Corrigan's plane had fuel tanks mounted on the front, allowing him to see only out of the sides. He had no radio and his compass was 20 years old, but somehow he made it. His daring flight alone across the Atlantic Ocean made headlines across the World. Back in the USA he was nicknamed ‘Wrong Way Corrigan’ when he claimed to have flown East instead of West on take off. It was said that his tickertape parade through the streets of New York City outshone that of his great hero Charles Lindbergh - who curiously never acknowledged his achievement.

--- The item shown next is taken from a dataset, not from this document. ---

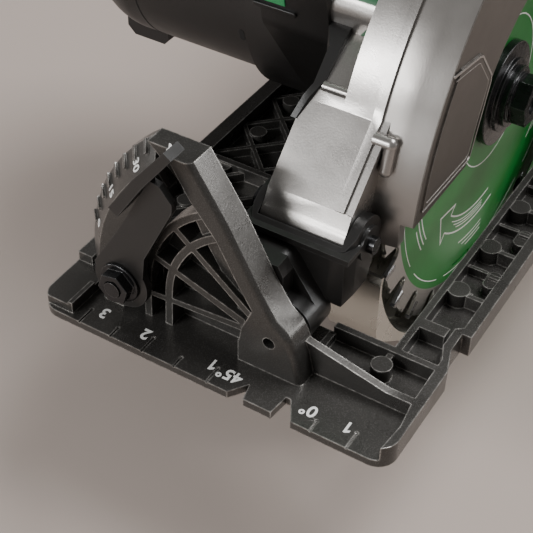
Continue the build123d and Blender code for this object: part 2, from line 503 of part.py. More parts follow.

The journalist H.R. Knickerbocker who met Corrigan in Ireland after his arrival, wrote in 1941:

You may say that Corrigan's flight could not be compared to Lindbergh's in its sensational appeal as the first solo flight across the ocean. Yes, but in another way the obscure little Irishman's flight was the more audacious of the two. Lindbergh had a plane specially constructed, the finest money could buy. He had lavish financial backing, friends to help him at every turn. Corrigan had nothing but his own ambition, courage, and ability. His plane, a nine-year-old Curtiss Robin  was the most wretched-looking jalopy.

As I looked over it at the Dublin airdrome I really marveled that anyone should have been rash enough even to go in the air with it, much less try to fly the Atlantic. He built it, or rebuilt it, practically as a boy would build a scooter out of a soapbox and a pair of old roller skates. It looked it. The nose of the engine hood was a mass of patches soldered by Corrigan himself into a crazy-quilt design. The door behind which Corrigan crouched for twentyeight hours was fastened together with a piece of baling wire. The reserve gasoline tanks put together by Corrigan, left him so little room that he had to sit hunched forward with his knees cramped, and not enough window space to see the ground when landing.

The following year, he starred as himself in The Flying Irishman, a movie biography. The $75,000 he earned was the equivalent of 30 years income at his airfield jobs! During the War he flew planes for the US Transport Command and then went back to California where he bought an Orange Farm. He died there in 1995. To the end he never admitted to anything other than flying ‘the wrong way’.